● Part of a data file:
╭──

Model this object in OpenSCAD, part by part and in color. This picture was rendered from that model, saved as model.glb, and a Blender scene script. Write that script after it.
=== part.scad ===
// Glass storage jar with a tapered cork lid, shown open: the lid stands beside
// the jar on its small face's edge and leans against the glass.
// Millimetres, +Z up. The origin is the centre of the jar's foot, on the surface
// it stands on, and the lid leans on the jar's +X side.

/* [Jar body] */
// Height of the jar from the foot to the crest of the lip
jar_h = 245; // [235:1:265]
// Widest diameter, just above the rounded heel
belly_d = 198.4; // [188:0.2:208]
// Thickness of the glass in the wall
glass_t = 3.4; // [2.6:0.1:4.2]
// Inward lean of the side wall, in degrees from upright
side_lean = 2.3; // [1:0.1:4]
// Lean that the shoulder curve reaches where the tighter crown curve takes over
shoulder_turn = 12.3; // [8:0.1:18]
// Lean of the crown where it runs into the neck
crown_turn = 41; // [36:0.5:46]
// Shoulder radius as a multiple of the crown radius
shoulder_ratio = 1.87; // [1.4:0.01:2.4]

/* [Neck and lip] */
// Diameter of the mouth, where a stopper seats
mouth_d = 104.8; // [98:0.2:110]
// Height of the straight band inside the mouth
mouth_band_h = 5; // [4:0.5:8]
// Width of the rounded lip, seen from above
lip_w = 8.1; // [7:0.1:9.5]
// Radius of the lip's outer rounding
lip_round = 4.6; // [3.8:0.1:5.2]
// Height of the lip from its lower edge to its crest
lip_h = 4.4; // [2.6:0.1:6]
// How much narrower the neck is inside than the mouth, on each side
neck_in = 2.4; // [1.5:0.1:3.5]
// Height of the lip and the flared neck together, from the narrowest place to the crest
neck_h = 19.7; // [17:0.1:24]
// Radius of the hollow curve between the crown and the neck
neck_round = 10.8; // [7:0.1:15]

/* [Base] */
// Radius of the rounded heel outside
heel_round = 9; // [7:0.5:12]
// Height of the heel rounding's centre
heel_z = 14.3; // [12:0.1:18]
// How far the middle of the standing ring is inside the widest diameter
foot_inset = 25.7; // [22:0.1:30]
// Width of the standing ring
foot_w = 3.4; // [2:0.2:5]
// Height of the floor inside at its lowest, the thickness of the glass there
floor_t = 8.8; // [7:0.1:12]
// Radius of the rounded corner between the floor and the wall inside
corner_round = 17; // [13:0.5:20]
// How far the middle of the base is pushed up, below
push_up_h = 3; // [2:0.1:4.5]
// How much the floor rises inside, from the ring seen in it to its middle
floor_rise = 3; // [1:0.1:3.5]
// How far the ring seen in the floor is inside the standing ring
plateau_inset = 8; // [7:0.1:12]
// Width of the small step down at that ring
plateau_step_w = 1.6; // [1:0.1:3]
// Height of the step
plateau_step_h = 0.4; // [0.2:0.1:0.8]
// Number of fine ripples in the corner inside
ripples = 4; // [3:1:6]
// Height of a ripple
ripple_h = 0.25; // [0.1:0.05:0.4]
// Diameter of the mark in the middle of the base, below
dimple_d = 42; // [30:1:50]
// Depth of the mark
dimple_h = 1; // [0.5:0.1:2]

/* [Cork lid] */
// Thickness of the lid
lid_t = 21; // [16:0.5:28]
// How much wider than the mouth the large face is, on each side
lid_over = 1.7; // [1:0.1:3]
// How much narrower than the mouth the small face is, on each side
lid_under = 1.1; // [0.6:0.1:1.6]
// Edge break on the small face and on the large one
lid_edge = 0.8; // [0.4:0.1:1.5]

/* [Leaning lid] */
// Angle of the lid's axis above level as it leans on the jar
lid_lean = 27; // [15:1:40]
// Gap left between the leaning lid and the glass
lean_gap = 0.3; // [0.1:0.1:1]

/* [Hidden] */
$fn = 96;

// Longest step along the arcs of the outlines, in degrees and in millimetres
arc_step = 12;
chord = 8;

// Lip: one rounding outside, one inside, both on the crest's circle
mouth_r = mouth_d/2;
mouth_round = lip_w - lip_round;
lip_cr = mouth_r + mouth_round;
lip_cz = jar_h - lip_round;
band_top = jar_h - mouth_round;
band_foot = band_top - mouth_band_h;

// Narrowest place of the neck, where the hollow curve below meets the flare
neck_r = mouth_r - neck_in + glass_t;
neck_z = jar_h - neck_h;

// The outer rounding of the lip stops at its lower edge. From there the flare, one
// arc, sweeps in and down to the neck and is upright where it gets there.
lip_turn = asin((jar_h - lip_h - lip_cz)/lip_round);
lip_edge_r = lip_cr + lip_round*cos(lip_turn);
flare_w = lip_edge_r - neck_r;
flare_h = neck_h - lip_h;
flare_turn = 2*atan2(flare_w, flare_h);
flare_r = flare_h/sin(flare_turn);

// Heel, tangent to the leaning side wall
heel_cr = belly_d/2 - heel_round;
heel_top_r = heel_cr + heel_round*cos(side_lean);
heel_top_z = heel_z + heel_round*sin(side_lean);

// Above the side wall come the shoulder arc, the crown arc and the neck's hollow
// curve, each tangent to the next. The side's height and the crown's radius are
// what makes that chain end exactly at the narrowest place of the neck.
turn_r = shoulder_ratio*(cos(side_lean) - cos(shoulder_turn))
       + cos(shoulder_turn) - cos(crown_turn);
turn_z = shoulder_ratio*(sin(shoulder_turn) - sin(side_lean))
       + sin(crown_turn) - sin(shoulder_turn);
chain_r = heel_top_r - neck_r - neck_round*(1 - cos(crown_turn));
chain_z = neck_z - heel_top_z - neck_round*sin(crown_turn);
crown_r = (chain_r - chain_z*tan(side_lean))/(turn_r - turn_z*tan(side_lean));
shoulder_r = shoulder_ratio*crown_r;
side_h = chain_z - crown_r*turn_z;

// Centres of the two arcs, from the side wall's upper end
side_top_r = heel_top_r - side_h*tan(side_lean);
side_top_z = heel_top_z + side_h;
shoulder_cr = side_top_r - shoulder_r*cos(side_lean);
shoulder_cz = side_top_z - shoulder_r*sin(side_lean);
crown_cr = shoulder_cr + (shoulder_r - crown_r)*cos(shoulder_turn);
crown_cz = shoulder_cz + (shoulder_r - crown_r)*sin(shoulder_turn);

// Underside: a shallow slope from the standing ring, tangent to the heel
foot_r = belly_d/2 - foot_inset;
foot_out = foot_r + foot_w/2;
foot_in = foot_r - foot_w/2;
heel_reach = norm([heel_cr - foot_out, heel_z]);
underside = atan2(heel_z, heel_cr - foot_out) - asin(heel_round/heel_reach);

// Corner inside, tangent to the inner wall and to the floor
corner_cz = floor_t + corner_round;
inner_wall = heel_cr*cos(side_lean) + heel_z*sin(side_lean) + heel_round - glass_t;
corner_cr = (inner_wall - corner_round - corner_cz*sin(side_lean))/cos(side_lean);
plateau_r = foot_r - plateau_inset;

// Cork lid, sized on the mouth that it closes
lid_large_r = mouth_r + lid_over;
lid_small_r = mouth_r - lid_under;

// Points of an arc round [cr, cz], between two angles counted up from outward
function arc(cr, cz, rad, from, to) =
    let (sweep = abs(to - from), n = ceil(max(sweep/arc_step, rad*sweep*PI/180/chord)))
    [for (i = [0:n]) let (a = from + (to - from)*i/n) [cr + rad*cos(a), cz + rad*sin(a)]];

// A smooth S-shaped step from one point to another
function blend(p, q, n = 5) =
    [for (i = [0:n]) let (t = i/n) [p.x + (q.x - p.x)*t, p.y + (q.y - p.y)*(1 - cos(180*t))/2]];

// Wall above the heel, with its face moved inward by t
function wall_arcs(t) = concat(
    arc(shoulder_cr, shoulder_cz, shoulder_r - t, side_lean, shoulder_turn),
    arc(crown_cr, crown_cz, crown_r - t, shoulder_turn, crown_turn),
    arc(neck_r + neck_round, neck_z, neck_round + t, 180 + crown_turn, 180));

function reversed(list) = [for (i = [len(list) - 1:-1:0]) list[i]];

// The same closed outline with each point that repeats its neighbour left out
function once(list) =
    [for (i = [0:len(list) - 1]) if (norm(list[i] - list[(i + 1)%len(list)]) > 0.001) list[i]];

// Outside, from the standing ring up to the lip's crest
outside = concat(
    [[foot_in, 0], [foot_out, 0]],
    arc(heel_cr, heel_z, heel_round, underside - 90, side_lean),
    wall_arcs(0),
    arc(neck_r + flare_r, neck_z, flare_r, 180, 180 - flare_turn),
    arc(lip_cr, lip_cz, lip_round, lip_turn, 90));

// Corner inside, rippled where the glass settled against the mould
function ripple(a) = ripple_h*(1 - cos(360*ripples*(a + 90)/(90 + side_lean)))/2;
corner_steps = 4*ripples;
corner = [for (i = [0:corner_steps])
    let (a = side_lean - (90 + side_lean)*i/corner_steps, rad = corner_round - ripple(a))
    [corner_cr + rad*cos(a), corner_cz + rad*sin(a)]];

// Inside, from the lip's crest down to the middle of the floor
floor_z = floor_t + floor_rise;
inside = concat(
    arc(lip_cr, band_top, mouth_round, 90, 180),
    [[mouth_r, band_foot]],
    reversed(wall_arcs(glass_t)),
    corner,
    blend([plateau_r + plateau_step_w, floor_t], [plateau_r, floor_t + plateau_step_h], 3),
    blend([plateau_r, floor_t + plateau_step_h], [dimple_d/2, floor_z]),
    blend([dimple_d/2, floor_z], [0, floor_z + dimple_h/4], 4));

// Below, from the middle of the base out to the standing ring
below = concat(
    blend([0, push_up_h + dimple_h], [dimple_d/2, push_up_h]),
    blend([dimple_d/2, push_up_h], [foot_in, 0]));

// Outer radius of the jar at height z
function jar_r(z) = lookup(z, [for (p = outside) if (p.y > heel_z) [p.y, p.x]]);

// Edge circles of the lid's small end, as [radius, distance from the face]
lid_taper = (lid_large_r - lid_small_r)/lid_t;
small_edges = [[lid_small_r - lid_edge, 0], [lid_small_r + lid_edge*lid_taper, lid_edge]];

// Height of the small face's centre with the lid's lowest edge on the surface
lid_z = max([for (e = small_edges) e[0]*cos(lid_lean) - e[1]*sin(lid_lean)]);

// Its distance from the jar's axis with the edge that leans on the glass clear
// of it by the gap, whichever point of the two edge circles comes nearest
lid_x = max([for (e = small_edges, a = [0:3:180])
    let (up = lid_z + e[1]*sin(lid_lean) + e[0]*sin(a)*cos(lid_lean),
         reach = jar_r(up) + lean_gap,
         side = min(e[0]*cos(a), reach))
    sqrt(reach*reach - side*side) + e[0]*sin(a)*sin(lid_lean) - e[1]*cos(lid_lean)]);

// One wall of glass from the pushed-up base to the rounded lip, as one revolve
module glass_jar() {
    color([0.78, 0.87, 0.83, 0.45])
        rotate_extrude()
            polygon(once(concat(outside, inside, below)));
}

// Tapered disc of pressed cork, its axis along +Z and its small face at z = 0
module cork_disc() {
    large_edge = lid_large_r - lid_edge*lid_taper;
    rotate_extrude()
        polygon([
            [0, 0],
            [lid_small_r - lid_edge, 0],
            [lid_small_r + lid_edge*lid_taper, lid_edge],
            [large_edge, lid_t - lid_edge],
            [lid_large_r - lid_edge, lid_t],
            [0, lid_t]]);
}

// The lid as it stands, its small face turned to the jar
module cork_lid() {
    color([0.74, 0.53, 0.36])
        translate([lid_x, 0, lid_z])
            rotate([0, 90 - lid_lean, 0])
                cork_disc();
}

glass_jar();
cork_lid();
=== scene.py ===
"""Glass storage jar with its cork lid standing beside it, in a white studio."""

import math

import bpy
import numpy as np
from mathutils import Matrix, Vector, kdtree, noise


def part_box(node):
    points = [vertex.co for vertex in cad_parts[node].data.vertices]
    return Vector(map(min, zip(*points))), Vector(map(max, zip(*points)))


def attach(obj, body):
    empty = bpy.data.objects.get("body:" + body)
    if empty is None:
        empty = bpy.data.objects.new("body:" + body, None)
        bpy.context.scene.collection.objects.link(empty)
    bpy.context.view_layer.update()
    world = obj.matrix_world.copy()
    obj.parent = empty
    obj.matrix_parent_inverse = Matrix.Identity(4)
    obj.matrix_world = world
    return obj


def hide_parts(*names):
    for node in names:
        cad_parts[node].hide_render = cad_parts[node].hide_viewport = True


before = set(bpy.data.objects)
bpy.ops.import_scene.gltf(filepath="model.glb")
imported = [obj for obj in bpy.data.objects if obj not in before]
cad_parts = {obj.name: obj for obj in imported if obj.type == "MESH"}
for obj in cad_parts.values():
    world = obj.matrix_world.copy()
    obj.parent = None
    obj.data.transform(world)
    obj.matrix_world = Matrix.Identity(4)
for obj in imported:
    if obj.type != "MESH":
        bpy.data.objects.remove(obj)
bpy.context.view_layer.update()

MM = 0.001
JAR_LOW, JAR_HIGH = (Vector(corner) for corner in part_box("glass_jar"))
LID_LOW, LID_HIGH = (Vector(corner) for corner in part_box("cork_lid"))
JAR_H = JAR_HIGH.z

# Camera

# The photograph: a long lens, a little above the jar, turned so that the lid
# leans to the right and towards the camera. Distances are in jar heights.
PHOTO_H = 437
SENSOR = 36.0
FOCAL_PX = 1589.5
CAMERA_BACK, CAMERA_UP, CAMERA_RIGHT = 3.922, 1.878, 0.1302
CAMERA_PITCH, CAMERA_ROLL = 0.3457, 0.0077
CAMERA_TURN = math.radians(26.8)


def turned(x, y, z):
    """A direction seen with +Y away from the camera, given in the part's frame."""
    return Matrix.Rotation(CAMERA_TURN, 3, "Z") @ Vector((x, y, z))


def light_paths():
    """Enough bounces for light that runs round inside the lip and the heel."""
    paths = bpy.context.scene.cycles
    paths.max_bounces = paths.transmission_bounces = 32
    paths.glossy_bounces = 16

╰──
╭──

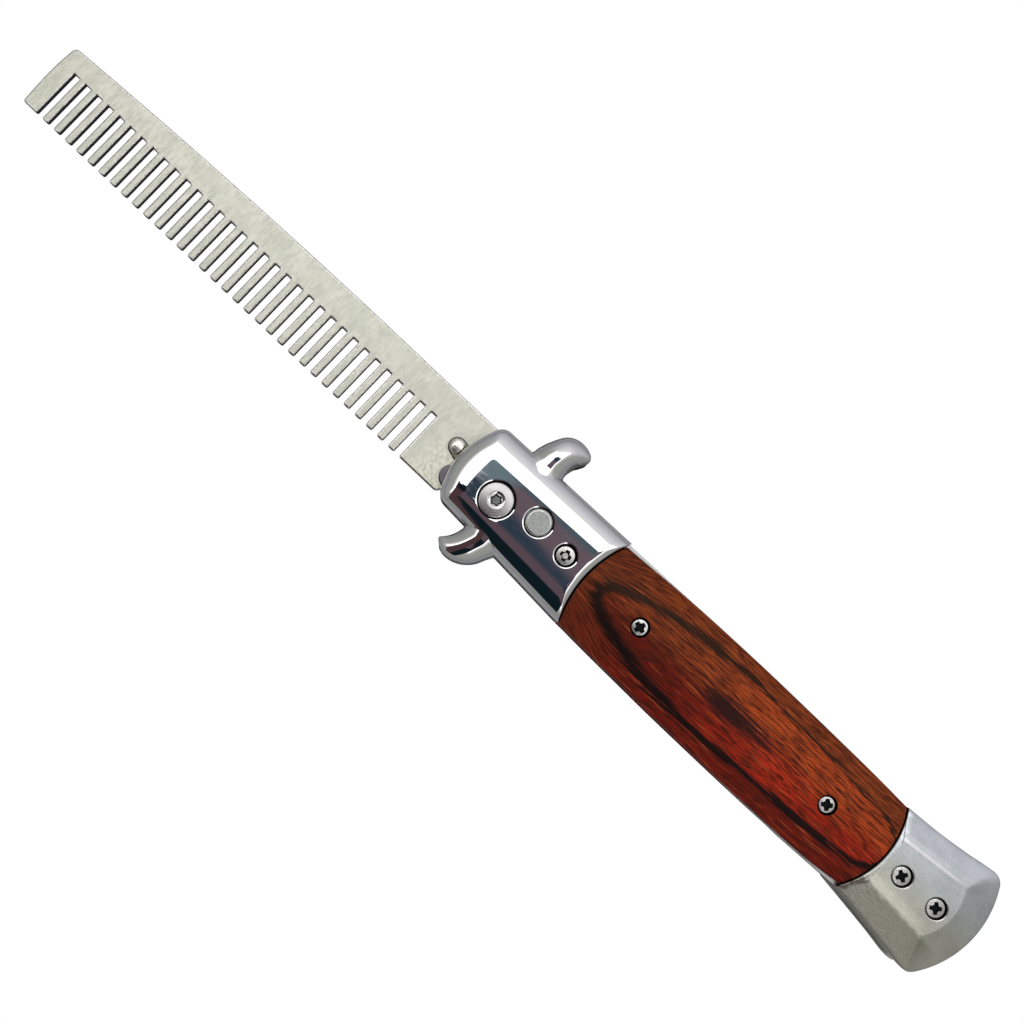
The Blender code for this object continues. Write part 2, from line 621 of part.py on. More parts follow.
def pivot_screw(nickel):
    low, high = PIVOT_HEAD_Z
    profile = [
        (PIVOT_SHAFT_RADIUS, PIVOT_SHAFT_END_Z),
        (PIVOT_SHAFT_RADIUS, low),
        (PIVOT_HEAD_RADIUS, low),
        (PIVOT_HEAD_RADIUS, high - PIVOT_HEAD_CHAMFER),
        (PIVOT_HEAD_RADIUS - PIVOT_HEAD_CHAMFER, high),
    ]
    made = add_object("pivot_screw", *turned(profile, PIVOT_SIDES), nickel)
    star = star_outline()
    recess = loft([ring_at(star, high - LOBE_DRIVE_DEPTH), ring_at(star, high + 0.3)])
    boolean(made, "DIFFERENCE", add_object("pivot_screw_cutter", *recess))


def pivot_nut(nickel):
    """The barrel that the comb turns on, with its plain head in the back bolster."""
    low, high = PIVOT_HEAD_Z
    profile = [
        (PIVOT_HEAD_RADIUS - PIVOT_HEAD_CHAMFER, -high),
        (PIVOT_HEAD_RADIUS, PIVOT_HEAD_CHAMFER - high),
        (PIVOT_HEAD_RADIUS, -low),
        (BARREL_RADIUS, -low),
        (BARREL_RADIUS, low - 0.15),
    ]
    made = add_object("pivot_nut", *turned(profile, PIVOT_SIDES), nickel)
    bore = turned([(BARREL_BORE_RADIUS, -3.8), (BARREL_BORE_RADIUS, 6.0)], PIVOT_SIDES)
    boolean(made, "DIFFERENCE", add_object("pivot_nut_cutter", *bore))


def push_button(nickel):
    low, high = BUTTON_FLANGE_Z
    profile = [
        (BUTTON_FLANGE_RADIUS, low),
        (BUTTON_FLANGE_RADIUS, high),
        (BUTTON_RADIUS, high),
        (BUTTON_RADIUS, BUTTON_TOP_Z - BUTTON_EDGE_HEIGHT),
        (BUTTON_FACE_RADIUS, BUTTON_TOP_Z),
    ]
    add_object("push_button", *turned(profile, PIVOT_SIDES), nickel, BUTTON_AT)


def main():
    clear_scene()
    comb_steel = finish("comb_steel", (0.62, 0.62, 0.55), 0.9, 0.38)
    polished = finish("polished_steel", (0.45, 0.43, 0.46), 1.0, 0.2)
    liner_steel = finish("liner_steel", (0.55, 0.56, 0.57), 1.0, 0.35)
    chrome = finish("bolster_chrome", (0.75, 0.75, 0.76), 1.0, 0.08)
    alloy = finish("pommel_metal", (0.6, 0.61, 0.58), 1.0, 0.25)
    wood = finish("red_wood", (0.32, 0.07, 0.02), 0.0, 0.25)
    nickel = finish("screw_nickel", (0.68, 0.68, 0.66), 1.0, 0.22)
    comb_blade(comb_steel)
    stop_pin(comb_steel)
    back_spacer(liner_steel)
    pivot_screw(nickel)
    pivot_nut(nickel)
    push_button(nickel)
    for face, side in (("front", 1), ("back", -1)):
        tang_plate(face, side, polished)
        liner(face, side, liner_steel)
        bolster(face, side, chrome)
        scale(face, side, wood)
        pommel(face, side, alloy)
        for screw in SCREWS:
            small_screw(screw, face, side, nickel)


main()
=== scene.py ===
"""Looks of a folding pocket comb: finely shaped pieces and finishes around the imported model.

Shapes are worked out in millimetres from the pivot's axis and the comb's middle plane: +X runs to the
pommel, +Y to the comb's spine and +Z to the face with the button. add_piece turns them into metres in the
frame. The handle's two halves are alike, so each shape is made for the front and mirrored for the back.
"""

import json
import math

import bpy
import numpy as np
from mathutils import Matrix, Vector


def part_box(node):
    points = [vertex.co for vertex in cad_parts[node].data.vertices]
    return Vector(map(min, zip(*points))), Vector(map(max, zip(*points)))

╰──

● WORK TO DO:
Keep both end lines and retype everything in the records above from the line containing "comb_blade(comb_steel)" through the line containing "the imported model.", exactly, with nothing else.

● OUTPUT FOR THIS TASK:
    comb_blade(comb_steel)
    stop_pin(comb_steel)
    back_spacer(liner_steel)
    pivot_screw(nickel)
    pivot_nut(nickel)
    push_button(nickel)
    for face, side in (("front", 1), ("back", -1)):
        tang_plate(face, side, polished)
        liner(face, side, liner_steel)
        bolster(face, side, chrome)
        scale(face, side, wood)
        pommel(face, side, alloy)
        for screw in SCREWS:
            small_screw(screw, face, side, nickel)


main()
=== scene.py ===
"""Looks of a folding pocket comb: finely shaped pieces and finishes around the imported model.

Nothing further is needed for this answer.